→ GIVEN REQUEST: Select all lines in the records that include "picture".

→ ENTRIES PROVIDED:
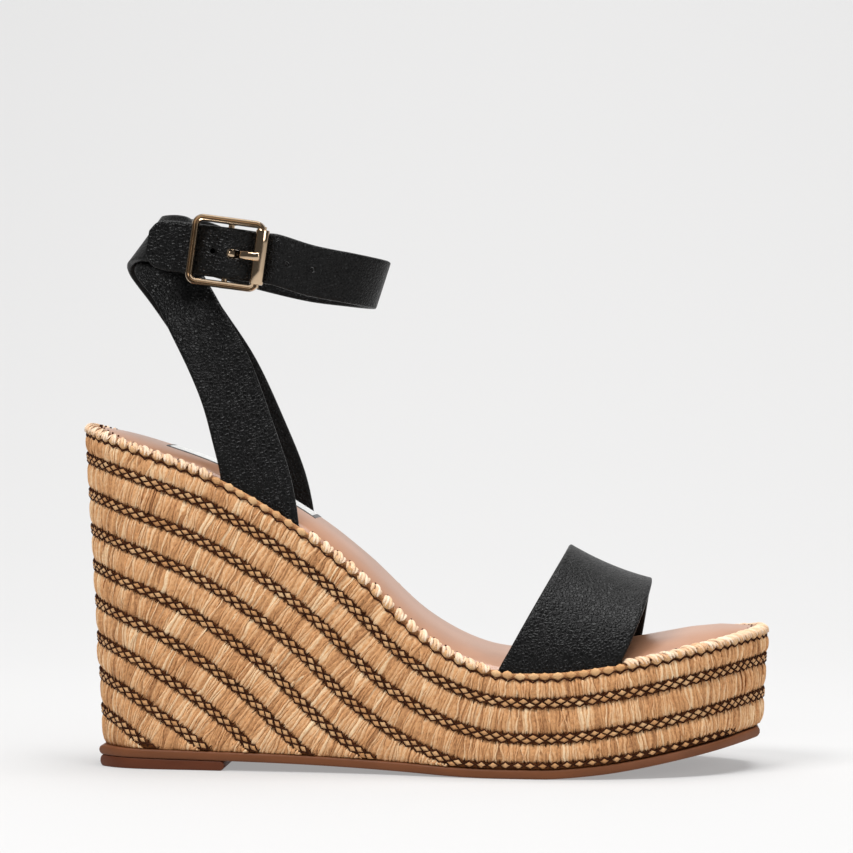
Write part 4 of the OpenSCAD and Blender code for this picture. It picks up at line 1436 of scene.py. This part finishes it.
* * *
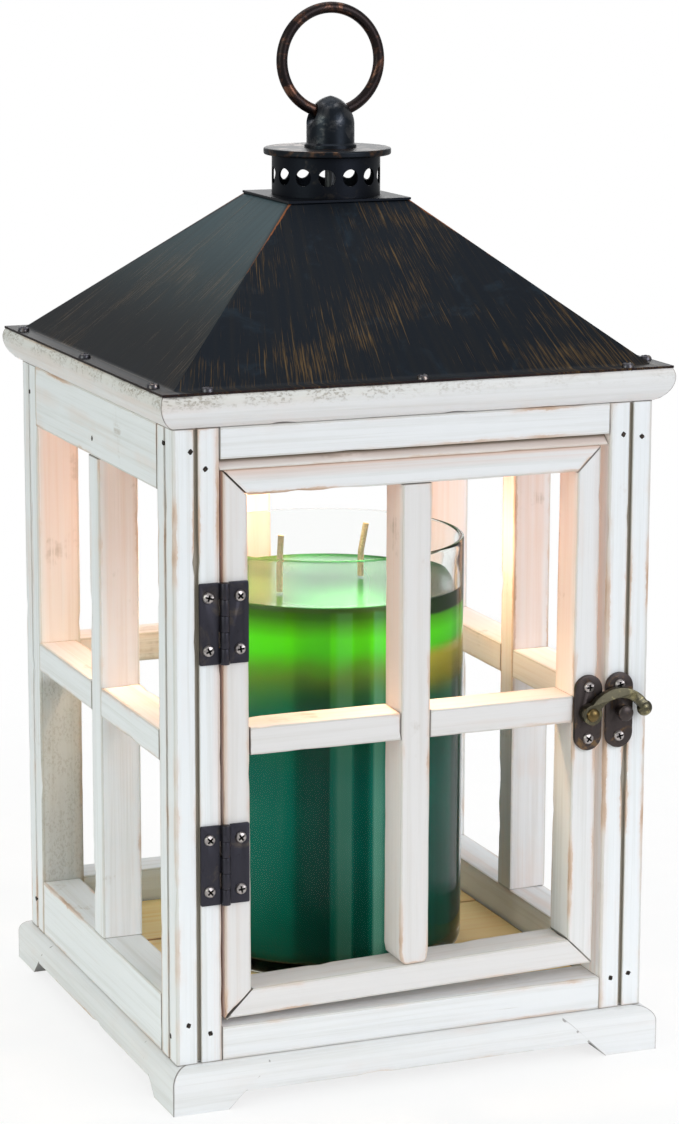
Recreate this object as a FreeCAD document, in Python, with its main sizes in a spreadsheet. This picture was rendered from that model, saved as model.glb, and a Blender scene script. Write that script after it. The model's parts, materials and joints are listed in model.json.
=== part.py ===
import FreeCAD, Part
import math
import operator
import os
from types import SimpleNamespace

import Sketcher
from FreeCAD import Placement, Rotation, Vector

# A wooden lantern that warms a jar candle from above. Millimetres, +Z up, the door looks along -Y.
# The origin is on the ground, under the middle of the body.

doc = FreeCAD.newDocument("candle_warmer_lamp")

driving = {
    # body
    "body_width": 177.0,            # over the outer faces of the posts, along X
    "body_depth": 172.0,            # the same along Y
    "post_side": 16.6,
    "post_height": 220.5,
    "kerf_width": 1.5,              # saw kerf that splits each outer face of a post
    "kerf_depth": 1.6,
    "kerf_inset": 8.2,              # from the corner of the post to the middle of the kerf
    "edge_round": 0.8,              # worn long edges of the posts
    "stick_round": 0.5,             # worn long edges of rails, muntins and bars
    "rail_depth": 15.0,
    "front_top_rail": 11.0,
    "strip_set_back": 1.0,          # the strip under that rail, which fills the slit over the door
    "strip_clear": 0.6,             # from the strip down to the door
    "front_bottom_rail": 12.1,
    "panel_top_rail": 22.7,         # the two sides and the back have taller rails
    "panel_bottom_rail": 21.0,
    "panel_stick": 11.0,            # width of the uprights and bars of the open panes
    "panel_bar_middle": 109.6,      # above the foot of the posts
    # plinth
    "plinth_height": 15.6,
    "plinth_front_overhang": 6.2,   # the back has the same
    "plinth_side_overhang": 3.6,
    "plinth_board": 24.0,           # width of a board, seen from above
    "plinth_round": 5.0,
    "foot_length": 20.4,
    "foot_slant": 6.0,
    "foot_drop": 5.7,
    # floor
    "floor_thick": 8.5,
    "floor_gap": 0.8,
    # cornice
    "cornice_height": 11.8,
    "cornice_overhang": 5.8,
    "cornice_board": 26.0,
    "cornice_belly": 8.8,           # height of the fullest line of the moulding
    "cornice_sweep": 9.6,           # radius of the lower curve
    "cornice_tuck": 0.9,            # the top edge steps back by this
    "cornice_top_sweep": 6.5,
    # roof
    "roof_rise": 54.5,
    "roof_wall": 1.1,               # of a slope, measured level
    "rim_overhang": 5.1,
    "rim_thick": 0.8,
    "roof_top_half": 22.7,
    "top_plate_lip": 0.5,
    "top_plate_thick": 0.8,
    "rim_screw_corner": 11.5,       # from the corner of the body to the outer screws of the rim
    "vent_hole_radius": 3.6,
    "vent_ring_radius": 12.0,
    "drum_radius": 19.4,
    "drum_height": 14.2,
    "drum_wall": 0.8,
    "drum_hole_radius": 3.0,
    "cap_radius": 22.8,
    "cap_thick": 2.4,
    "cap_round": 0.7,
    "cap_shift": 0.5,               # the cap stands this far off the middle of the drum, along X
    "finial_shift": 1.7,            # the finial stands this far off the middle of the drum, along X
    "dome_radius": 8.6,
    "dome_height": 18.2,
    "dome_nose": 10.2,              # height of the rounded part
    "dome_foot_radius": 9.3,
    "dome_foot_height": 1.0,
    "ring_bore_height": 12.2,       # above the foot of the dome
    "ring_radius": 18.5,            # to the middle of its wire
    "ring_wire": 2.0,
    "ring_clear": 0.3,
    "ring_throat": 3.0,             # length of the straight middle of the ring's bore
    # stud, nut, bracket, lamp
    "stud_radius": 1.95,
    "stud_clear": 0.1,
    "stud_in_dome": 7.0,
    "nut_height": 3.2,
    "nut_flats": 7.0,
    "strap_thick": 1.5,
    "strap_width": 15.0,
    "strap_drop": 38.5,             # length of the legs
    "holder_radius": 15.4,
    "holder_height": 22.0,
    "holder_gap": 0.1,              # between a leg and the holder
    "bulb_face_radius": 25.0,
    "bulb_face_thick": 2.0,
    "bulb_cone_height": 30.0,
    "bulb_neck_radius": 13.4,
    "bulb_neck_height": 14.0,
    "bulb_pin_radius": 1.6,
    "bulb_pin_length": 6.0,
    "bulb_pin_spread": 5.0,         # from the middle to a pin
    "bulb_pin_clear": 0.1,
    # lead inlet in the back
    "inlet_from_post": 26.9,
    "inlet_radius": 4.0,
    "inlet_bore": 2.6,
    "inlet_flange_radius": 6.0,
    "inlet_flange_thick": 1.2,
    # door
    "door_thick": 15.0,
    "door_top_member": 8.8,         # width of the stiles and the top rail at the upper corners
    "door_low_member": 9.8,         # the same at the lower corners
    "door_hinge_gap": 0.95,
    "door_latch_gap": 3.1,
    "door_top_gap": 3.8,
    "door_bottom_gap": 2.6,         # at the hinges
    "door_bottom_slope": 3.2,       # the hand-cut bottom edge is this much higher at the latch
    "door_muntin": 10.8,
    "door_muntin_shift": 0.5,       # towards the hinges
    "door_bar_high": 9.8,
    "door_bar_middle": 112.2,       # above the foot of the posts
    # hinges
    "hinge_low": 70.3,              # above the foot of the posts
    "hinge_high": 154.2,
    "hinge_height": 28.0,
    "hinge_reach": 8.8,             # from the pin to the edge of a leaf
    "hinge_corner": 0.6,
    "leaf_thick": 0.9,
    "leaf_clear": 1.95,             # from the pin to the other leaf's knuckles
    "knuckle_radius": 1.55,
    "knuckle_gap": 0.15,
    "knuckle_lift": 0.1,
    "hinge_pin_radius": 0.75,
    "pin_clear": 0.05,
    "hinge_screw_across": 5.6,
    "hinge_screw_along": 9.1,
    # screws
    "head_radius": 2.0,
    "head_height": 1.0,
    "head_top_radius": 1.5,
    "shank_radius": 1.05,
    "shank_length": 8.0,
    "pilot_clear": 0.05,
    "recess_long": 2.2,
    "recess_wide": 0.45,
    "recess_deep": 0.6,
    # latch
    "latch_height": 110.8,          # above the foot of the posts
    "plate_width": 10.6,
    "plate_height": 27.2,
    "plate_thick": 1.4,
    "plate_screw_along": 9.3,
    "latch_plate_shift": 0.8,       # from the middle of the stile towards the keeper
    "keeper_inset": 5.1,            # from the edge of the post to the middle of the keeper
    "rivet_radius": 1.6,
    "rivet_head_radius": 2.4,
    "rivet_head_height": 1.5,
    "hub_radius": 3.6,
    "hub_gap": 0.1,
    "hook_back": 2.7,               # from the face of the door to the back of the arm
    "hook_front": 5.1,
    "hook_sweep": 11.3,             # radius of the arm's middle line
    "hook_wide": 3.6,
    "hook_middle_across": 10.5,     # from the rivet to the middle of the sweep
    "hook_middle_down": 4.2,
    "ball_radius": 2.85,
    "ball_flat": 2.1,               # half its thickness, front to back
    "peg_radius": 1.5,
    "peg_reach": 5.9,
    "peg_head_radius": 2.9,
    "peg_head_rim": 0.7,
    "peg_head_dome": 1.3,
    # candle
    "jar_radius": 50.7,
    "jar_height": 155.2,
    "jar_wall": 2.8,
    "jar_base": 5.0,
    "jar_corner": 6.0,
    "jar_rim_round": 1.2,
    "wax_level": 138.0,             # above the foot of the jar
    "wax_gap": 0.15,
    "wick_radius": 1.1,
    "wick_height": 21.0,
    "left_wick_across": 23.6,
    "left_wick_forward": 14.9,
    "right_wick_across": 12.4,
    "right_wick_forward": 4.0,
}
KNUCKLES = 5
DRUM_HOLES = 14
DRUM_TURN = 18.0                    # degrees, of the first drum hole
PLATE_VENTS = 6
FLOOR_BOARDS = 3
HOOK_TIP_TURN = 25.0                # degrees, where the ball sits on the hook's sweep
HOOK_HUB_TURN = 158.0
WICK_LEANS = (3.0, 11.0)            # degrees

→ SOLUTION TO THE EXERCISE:
Write part 4 of the OpenSCAD and Blender code for this picture. It picks up at line 1436 of scene.py. This part finishes it.
Recreate this object as a FreeCAD document, in Python, with its main sizes in a spreadsheet. This picture was rendered from that model, saved as model.glb, and a Blender scene script. Write that script after it. The model's parts, materials and joints are listed in model.json.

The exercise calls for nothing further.